Quel exemple pour la jeunesse, voyant une idole du ballon rond supposée donner l’exemple prendre le ballon de la main pour s’offrir un ticket pour la plus prestigieuse des compétitions ? Que dira-t-on au gamin qui ce week-end fera la même chose que la star française ? Mes idoles à moi se nomment Cantona, Giggs, Roy Keane, Rooney, Ronaldinho, Messi… Et s’ils sont loin d’être parfaits (hormis Sir Ryan Giggs), je sais que jamais ils n’auraient commis un tel geste, question de mentalité, sans doute. Malheureusement pour les enfants, peu partagent mes excellents goûts...

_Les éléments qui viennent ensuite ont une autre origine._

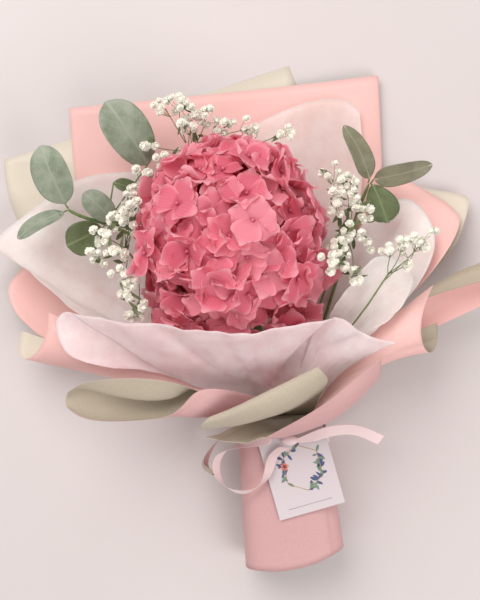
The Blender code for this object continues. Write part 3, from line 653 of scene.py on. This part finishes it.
# %% Sepals and florets
def sepal(made, uv, tone_layer, tone, to_place, length, width, wild):
    """Adds one sepal, growing along +X before it is moved into place."""
    rows, cols = 7, 8
    grid = []
    for i in range(rows + 1):
        u = i / rows
        half = 0.5 * width * max(math.sin(math.pi * (0.05 + 0.9 * u) ** 1.08), 0.0) ** 0.52
        line = []
        for j in range(cols + 1):
            s = 2 * j / cols - 1
            bend = length * (wild.lift * u - wild.dip * u**2.4)
            cup = 0.22 * half * s * s * wild.cup - 0.05 * length * (1 - s * s) * u
            frill = abs(s) ** 1.6 * u + 0.7 * u**4
            wave = math.sin(wild.waves * (u * 1.2 + s) + wild.phase) * 0.06 * length * frill
            x = length * u * (1 - 0.27 * s * s * u * u) + 0.02 * length * math.sin(5 * s + wild.phase) * u * u
            point = Vector((x, s * half, bend + cup + wave))
            point.yz = point.yz @ Matrix.Rotation(wild.twist * u, 2)
            vertex = made.verts.new(to_place @ point)
            vertex[tone_layer] = tone
            line.append(vertex)
        grid.append(line)
    for i in range(rows):
        for j in range(cols):
            face = made.faces.new((grid[i][j], grid[i + 1][j], grid[i + 1][j + 1], grid[i][j + 1]))
            face.smooth = True
            for loop, (a, b) in zip(face.loops, ((i, j), (i + 1, j), (i + 1, j + 1), (i, j + 1))):
                loop[uv].uv = (a / rows, b / cols)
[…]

Quand à toi Thierry, toi la star qui n’as jamais eu le ballon d’or, laisse moi lancer une pétition pour que te soit remise une nouvelle récompense : la main en or, récompensant le joueur le plus malhonnête de l’année (ça va se bousculer au portillon). J’imagine déjà le design ; la main fermée, à l’exception du majeur que t’adressent pour les années à venir quatre millions et demi d’irlandais, et bien plus encore d’amateurs de football à travers le monde que ton geste a dégoûté.